### Request
Restate the complete material exactly.

——

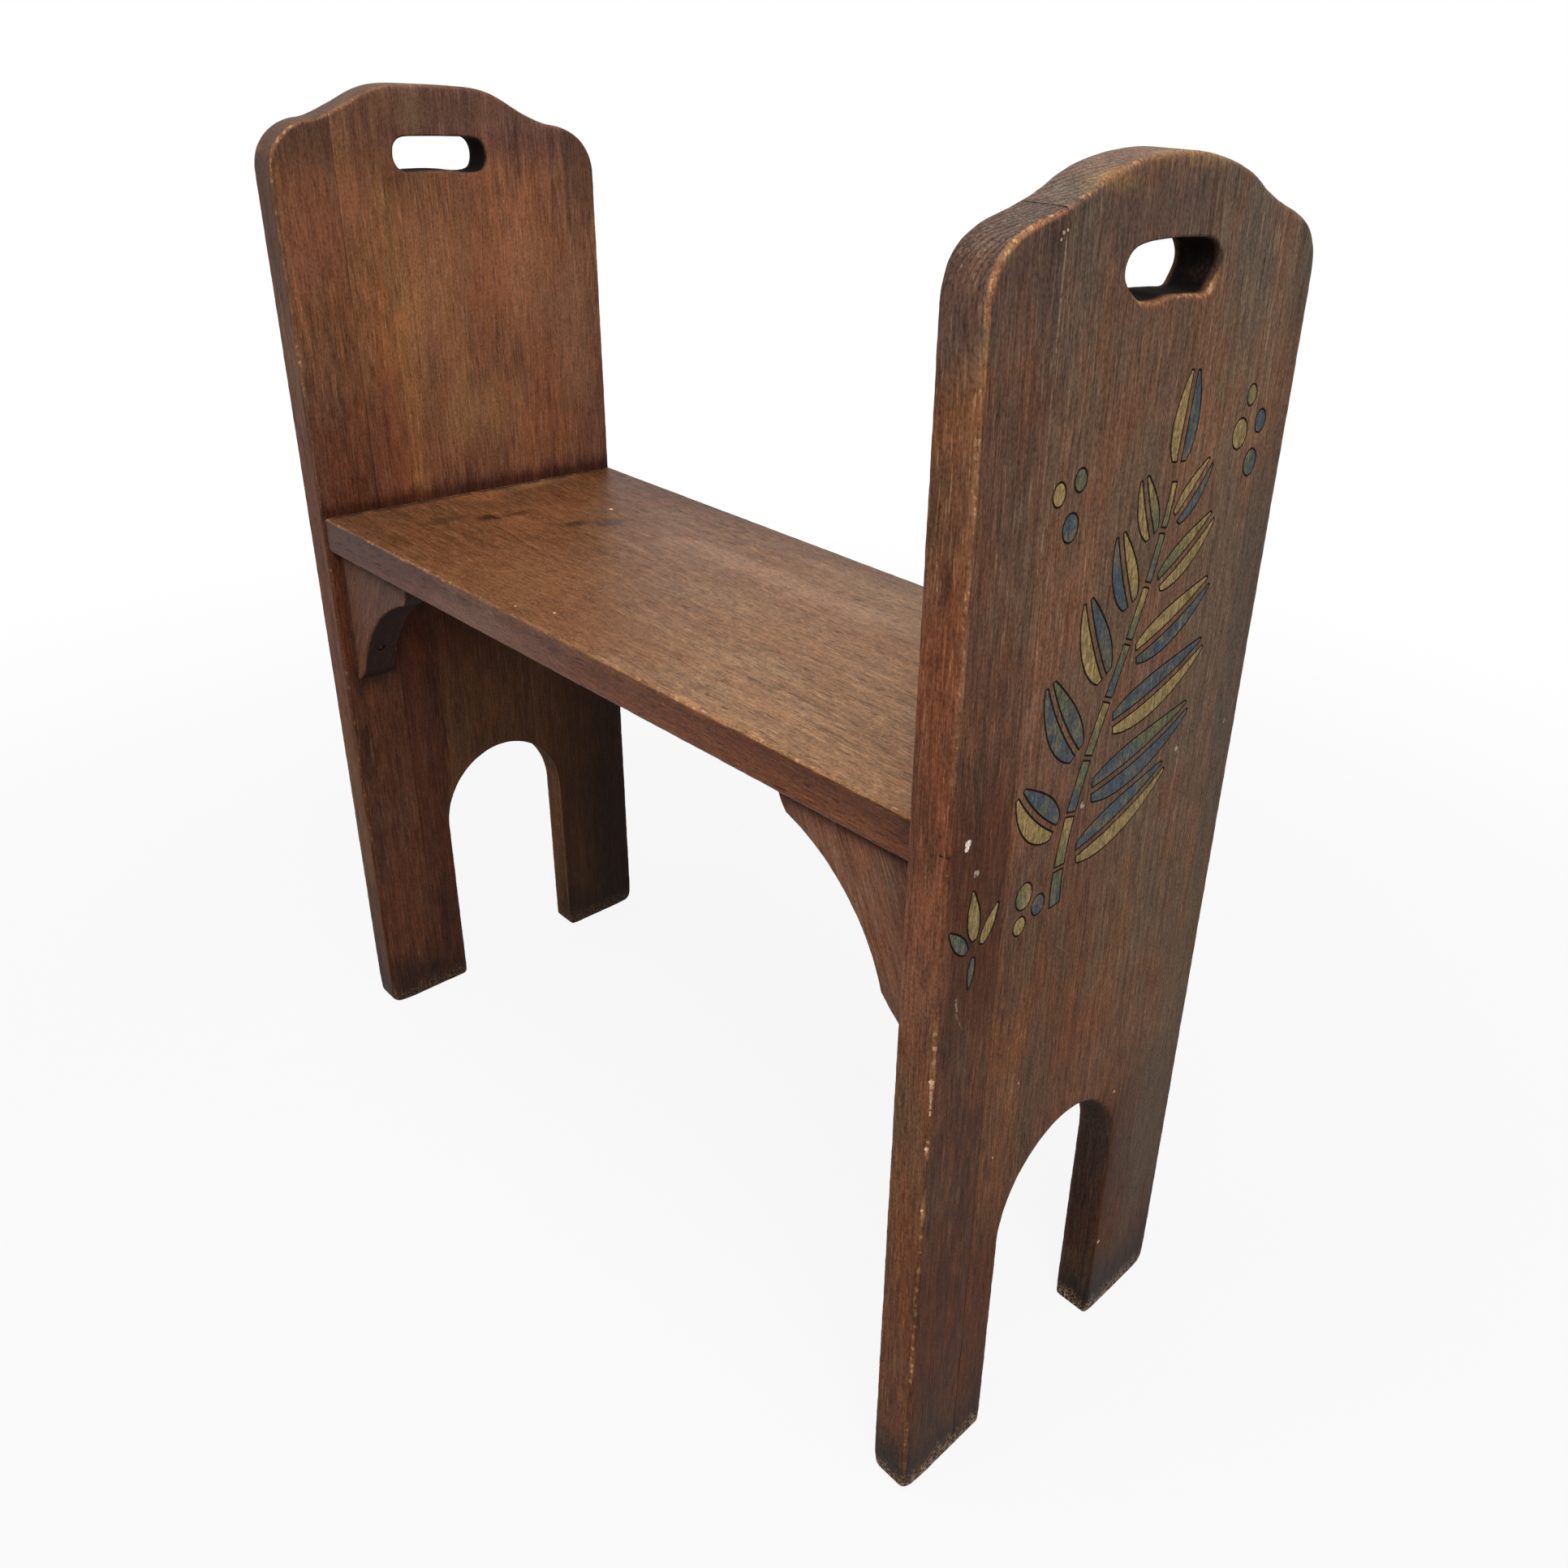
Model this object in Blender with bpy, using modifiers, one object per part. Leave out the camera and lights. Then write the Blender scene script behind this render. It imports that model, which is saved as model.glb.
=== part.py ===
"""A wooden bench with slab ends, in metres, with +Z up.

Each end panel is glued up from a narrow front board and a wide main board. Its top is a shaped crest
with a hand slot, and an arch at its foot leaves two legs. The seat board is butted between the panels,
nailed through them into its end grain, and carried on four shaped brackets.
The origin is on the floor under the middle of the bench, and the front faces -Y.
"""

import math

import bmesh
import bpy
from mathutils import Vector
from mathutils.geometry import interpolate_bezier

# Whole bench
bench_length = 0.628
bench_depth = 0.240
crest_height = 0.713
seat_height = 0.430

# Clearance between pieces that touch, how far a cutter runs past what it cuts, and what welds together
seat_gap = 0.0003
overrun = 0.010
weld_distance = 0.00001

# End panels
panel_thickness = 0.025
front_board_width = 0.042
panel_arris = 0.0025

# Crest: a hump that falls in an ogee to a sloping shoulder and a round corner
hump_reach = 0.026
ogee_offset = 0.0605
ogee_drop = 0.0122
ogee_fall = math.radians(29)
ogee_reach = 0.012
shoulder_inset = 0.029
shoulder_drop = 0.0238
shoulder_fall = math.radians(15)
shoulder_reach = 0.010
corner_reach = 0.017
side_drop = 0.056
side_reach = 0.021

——

### Result below
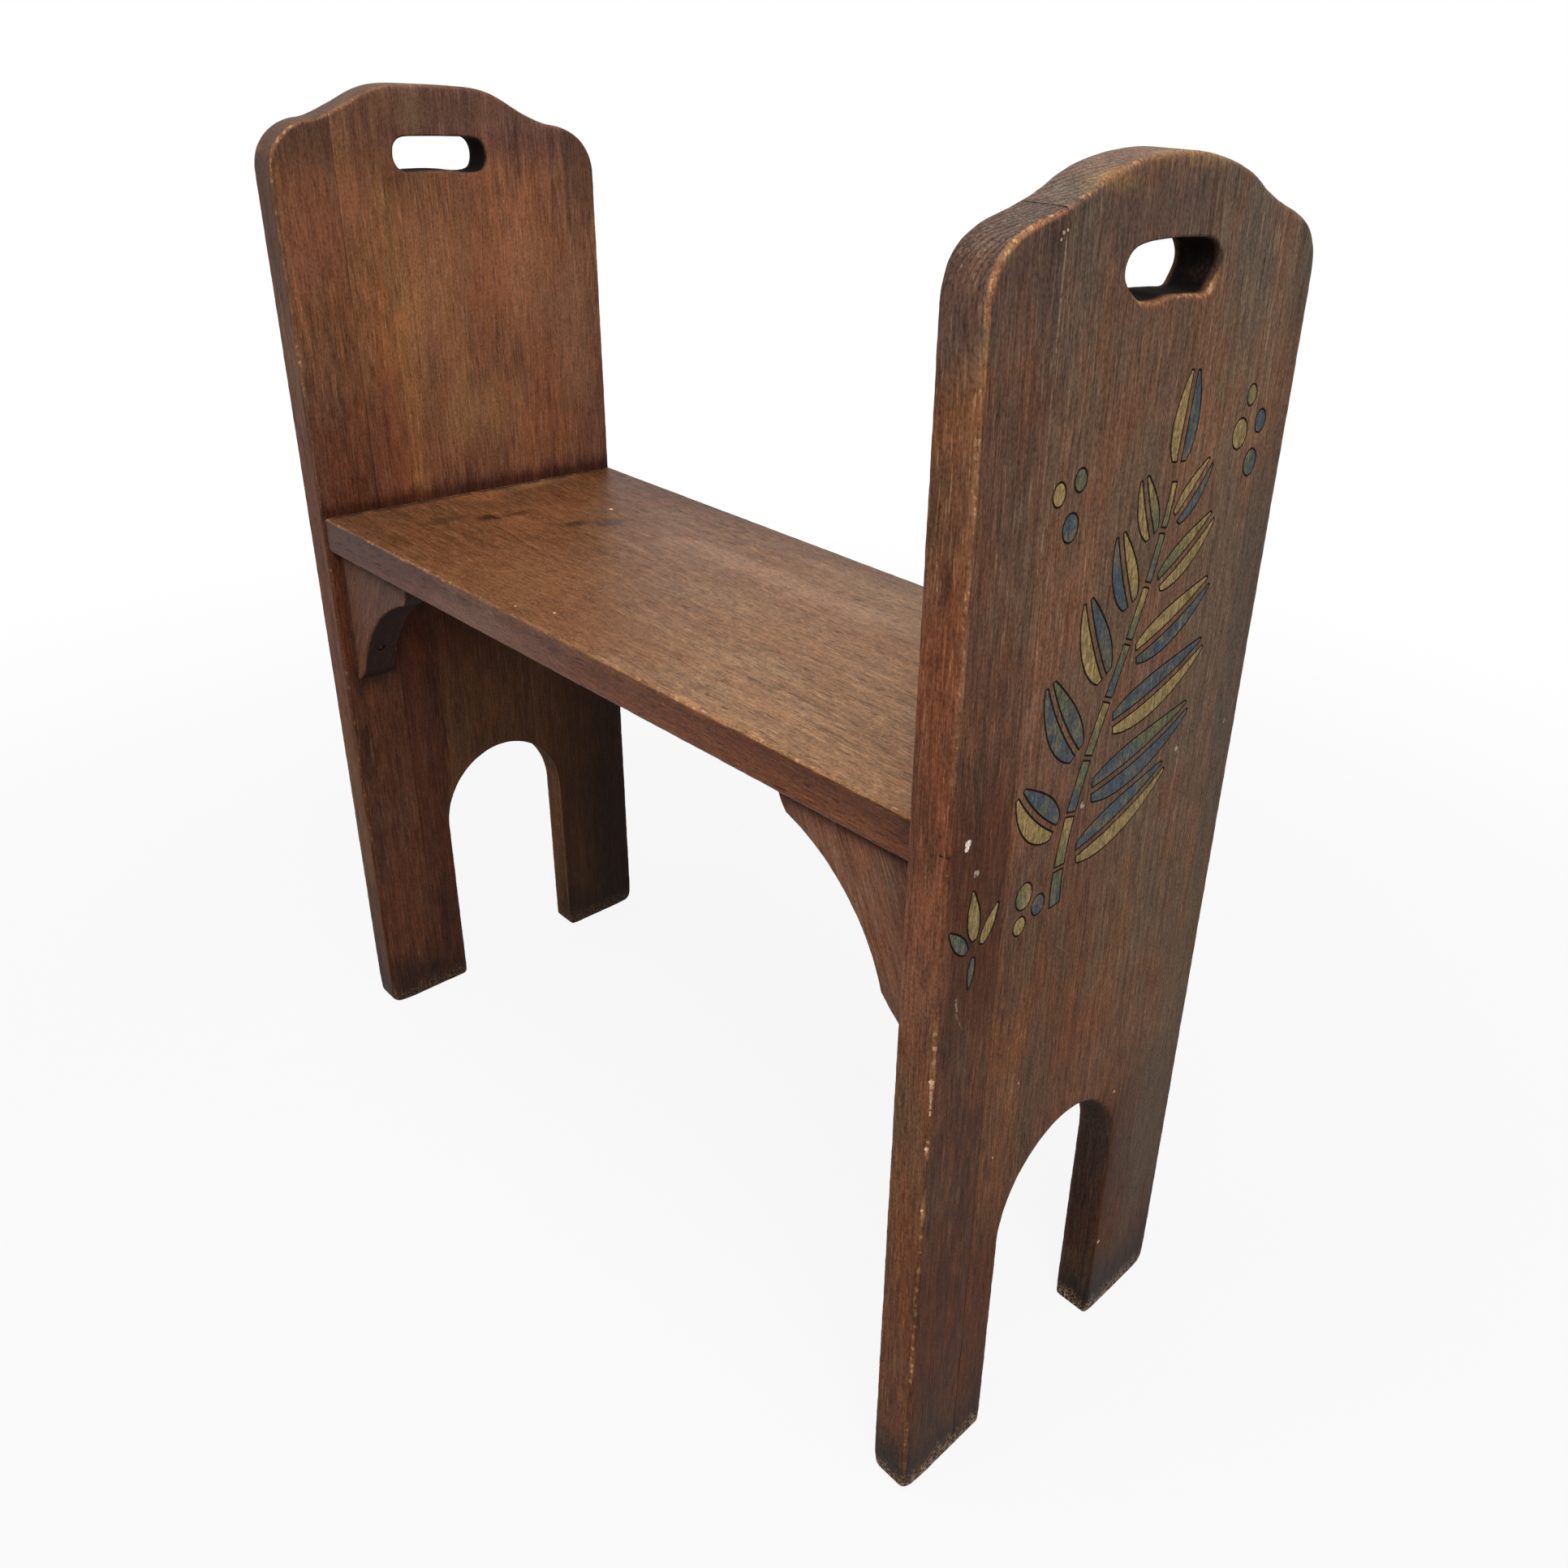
Model this object in Blender with bpy, using modifiers, one object per part. Leave out the camera and lights. Then write the Blender scene script behind this render. It imports that model, which is saved as model.glb.
=== part.py ===
"""A wooden bench with slab ends, in metres, with +Z up.

Each end panel is glued up from a narrow front board and a wide main board. Its top is a shaped crest
with a hand slot, and an arch at its foot leaves two legs. The seat board is butted between the panels,
nailed through them into its end grain, and carried on four shaped brackets.
The origin is on the floor under the middle of the bench, and the front faces -Y.
"""

import math

import bmesh
import bpy
from mathutils import Vector
from mathutils.geometry import interpolate_bezier

# Whole bench
bench_length = 0.628
bench_depth = 0.240
crest_height = 0.713
seat_height = 0.430

# Clearance between pieces that touch, how far a cutter runs past what it cuts, and what welds together
seat_gap = 0.0003
overrun = 0.010
weld_distance = 0.00001

# End panels
panel_thickness = 0.025
front_board_width = 0.042
panel_arris = 0.0025

# Crest: a hump that falls in an ogee to a sloping shoulder and a round corner
hump_reach = 0.026
ogee_offset = 0.0605
ogee_drop = 0.0122
ogee_fall = math.radians(29)
ogee_reach = 0.012
shoulder_inset = 0.029
shoulder_drop = 0.0238
shoulder_fall = math.radians(15)
shoulder_reach = 0.010
corner_reach = 0.017
side_drop = 0.056
side_reach = 0.021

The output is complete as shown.